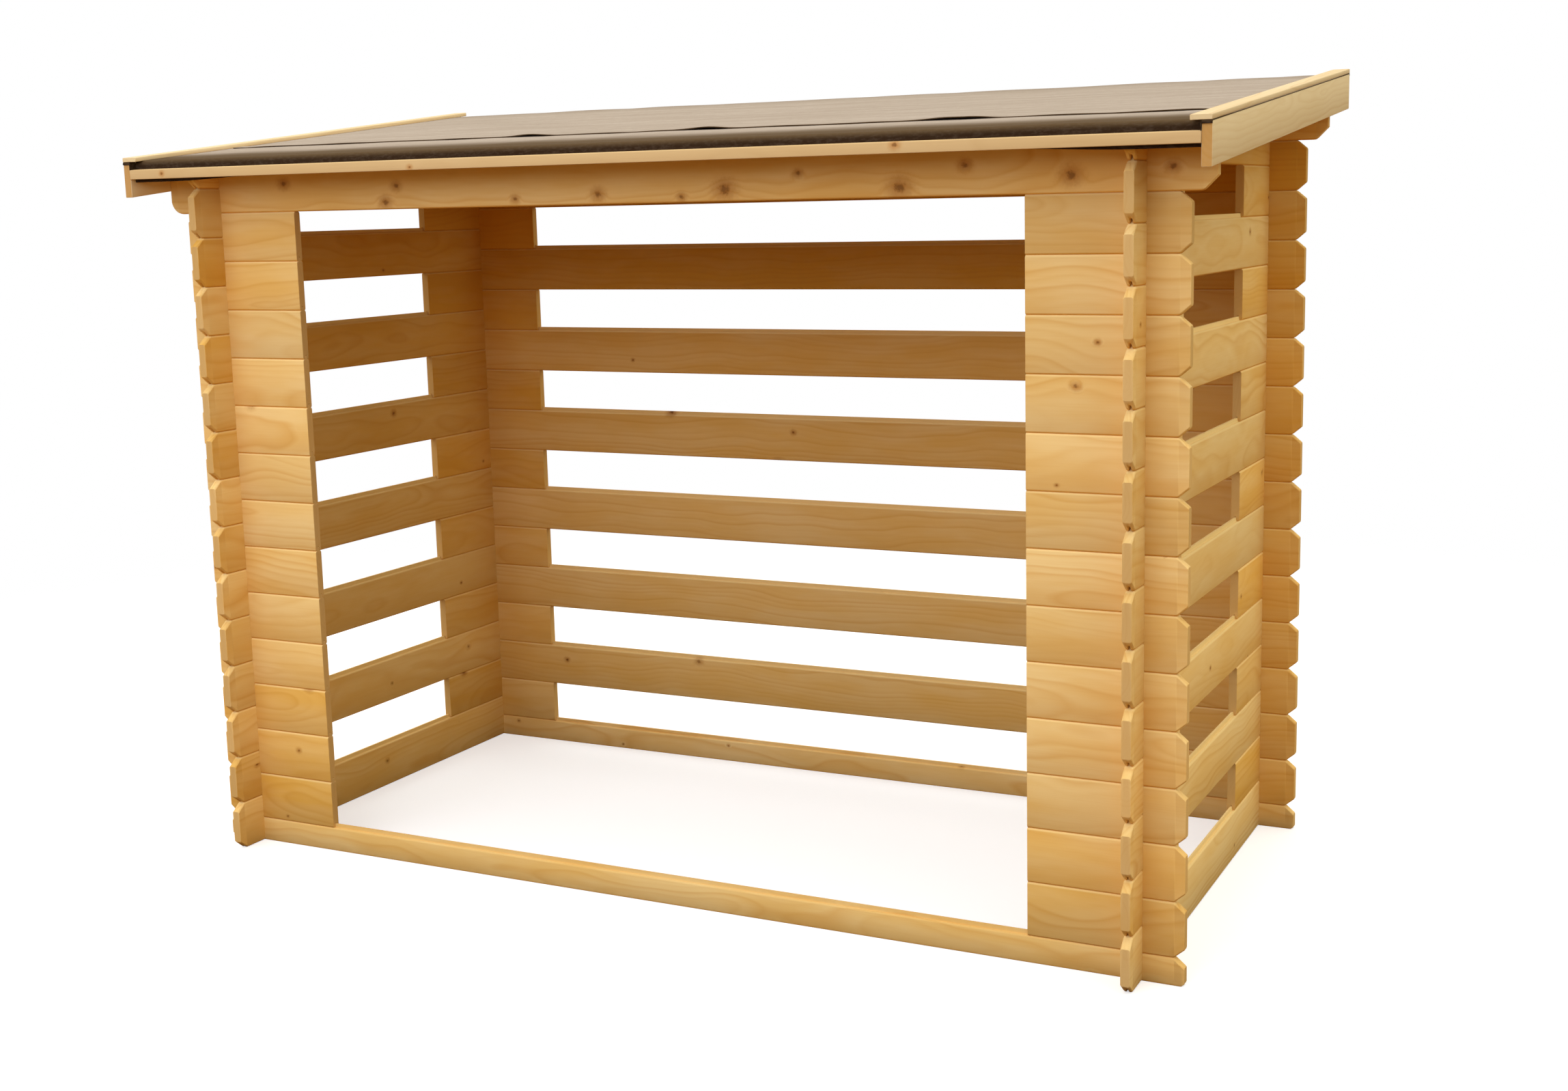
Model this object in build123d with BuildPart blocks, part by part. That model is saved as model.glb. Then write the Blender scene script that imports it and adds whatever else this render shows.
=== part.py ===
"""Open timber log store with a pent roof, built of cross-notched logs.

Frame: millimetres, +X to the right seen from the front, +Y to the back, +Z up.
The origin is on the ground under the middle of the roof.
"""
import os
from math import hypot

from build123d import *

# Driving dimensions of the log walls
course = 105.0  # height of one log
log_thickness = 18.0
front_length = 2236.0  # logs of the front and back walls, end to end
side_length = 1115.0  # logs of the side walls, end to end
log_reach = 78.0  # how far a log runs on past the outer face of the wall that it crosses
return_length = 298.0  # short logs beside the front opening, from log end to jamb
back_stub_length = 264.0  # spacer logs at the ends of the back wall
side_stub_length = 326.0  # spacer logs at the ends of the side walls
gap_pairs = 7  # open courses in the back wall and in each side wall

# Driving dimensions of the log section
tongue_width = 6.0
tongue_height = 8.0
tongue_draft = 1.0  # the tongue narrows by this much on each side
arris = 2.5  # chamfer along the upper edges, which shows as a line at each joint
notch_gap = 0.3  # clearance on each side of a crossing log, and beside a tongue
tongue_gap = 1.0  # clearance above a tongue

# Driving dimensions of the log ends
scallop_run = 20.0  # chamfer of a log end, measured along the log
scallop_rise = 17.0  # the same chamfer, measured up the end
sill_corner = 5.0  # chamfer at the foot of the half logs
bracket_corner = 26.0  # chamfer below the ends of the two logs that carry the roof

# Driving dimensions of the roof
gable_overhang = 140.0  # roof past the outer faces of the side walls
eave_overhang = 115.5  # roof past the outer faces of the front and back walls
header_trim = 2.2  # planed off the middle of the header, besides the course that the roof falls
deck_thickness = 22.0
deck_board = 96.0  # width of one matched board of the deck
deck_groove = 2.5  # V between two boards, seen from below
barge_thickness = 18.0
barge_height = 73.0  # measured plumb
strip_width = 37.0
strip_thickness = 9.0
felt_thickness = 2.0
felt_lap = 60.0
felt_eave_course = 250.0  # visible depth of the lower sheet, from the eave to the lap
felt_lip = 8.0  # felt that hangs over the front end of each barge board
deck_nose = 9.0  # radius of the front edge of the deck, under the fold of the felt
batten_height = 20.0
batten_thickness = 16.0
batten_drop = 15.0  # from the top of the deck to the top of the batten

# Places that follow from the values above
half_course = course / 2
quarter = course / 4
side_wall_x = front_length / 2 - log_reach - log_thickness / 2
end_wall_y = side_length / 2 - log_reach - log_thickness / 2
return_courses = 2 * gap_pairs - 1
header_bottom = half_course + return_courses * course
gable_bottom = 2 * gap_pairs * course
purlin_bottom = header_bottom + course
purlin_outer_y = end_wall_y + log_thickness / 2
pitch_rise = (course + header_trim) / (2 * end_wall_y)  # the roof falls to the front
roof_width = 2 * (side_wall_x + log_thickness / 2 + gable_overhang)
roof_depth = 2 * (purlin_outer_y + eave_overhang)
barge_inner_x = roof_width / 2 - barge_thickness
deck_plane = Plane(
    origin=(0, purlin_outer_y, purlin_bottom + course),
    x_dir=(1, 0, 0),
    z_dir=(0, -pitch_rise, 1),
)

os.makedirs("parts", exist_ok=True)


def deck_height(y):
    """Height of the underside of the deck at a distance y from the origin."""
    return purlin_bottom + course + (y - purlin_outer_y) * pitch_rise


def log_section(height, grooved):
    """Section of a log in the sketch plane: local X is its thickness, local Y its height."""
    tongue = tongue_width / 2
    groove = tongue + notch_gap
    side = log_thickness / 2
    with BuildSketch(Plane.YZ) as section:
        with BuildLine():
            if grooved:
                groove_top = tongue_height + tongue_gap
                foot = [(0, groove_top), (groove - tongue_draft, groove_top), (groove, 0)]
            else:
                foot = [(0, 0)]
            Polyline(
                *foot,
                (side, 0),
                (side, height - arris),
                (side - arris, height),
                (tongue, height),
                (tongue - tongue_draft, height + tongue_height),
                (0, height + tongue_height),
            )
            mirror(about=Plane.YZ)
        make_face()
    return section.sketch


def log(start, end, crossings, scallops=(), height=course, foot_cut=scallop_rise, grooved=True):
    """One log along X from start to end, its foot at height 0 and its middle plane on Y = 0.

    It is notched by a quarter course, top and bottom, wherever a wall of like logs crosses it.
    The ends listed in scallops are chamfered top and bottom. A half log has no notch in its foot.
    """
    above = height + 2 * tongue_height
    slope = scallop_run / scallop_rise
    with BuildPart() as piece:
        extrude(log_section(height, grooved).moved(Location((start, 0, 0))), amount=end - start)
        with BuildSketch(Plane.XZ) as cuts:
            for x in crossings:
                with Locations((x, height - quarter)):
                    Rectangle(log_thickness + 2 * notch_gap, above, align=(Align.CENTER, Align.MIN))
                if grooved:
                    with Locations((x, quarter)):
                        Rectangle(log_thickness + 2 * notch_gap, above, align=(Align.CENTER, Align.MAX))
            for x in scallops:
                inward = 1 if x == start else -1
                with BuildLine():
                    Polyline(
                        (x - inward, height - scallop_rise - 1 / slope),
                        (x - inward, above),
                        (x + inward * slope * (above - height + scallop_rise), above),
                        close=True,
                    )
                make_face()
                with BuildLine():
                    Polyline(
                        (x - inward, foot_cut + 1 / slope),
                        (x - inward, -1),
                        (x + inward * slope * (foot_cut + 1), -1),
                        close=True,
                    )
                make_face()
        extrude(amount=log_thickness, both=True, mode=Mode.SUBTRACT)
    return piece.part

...

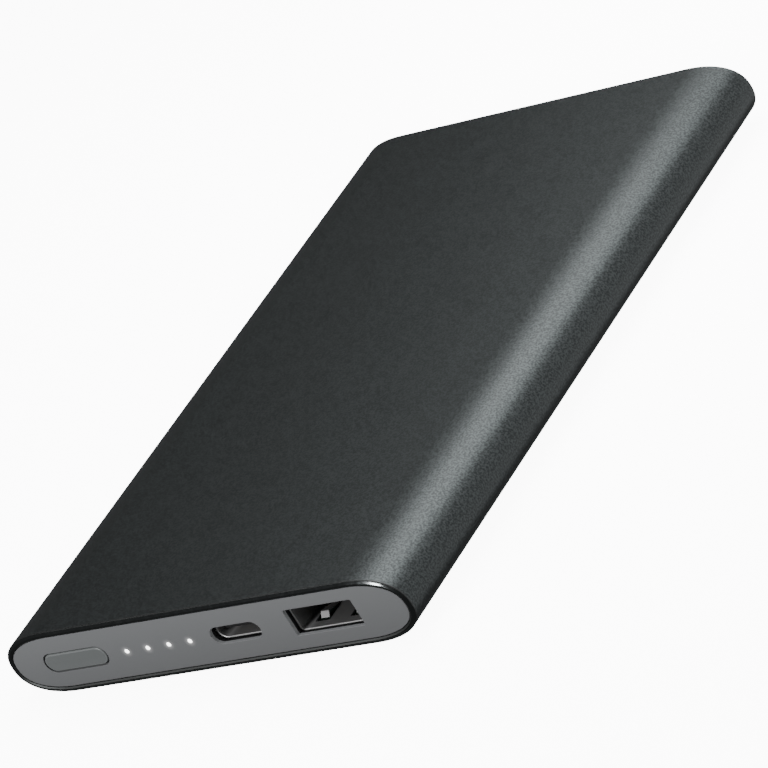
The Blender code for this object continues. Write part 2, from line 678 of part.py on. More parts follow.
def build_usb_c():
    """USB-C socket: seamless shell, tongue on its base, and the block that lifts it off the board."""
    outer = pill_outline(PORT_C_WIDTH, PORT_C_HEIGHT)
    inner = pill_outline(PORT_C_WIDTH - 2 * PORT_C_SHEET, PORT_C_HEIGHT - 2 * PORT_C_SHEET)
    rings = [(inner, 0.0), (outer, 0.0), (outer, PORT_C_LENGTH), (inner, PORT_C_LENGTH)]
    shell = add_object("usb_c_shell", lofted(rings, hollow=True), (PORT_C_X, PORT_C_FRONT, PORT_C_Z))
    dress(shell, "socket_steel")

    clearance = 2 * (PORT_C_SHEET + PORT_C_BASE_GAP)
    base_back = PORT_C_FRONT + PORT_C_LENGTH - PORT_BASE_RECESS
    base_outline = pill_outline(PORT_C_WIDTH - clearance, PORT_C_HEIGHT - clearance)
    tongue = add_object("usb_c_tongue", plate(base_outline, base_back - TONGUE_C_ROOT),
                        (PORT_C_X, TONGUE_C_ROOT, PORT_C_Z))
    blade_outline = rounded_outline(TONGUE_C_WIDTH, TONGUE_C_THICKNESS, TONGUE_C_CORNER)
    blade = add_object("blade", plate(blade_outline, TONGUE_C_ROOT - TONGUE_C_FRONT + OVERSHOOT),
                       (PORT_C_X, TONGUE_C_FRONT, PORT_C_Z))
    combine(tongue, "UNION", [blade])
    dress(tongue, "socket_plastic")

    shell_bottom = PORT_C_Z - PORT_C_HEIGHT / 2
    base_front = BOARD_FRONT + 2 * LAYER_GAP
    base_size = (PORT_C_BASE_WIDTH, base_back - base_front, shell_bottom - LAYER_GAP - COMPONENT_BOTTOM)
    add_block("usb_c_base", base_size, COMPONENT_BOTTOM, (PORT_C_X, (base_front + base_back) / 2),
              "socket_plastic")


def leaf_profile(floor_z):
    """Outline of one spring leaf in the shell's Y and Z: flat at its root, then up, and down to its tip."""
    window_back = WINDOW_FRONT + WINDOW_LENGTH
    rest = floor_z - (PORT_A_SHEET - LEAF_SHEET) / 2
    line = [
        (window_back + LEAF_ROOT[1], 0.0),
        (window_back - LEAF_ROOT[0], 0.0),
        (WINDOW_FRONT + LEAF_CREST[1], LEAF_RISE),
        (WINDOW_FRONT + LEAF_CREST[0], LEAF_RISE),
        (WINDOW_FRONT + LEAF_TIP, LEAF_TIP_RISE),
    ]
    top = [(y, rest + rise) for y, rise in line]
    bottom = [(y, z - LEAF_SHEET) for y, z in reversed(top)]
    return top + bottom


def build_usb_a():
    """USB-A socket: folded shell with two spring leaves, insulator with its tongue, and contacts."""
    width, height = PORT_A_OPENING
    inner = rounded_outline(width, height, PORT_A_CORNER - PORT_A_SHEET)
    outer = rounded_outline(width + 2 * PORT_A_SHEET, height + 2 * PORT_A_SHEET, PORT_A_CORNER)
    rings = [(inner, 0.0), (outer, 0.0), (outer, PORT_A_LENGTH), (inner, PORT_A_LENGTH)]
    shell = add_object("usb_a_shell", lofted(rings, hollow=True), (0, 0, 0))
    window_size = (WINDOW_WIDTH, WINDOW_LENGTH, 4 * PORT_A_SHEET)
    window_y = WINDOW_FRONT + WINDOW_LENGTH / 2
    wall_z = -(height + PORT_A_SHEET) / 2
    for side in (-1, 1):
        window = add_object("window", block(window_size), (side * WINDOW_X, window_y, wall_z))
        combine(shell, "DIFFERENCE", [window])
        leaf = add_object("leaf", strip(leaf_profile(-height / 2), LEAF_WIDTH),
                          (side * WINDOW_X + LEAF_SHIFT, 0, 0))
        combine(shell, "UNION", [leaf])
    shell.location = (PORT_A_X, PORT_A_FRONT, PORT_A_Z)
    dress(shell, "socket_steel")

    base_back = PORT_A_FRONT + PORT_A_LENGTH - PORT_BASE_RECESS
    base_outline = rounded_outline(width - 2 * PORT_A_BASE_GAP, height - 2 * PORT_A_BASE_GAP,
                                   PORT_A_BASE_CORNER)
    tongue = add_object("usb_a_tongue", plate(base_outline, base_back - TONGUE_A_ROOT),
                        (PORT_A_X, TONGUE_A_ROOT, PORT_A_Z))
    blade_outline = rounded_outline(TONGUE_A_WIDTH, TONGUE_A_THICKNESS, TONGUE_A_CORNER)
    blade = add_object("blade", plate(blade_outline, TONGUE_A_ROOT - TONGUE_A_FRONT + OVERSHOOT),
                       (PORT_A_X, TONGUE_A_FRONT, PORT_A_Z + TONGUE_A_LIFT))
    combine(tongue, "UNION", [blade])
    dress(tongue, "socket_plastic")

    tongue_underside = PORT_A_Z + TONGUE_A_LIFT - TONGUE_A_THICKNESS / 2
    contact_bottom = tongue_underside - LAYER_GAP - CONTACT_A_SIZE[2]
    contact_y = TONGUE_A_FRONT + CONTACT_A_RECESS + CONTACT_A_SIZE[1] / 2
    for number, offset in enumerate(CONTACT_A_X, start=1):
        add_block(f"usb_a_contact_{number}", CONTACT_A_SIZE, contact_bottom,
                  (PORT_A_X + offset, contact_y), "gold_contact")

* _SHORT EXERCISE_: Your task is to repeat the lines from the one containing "Model this object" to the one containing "bracket_corner = 26.0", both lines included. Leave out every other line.

* _COMPLETED TASK_:
Model this object in build123d with BuildPart blocks, part by part. That model is saved as model.glb. Then write the Blender scene script that imports it and adds whatever else this render shows.
=== part.py ===
"""Open timber log store with a pent roof, built of cross-notched logs.

Frame: millimetres, +X to the right seen from the front, +Y to the back, +Z up.
The origin is on the ground under the middle of the roof.
"""
import os
from math import hypot

from build123d import *

# Driving dimensions of the log walls
course = 105.0  # height of one log
log_thickness = 18.0
front_length = 2236.0  # logs of the front and back walls, end to end
side_length = 1115.0  # logs of the side walls, end to end
log_reach = 78.0  # how far a log runs on past the outer face of the wall that it crosses
return_length = 298.0  # short logs beside the front opening, from log end to jamb
back_stub_length = 264.0  # spacer logs at the ends of the back wall
side_stub_length = 326.0  # spacer logs at the ends of the side walls
gap_pairs = 7  # open courses in the back wall and in each side wall

# Driving dimensions of the log section
tongue_width = 6.0
tongue_height = 8.0
tongue_draft = 1.0  # the tongue narrows by this much on each side
arris = 2.5  # chamfer along the upper edges, which shows as a line at each joint
notch_gap = 0.3  # clearance on each side of a crossing log, and beside a tongue
tongue_gap = 1.0  # clearance above a tongue

# Driving dimensions of the log ends
scallop_run = 20.0  # chamfer of a log end, measured along the log
scallop_rise = 17.0  # the same chamfer, measured up the end
sill_corner = 5.0  # chamfer at the foot of the half logs
bracket_corner = 26.0  # chamfer below the ends of the two logs that carry the roof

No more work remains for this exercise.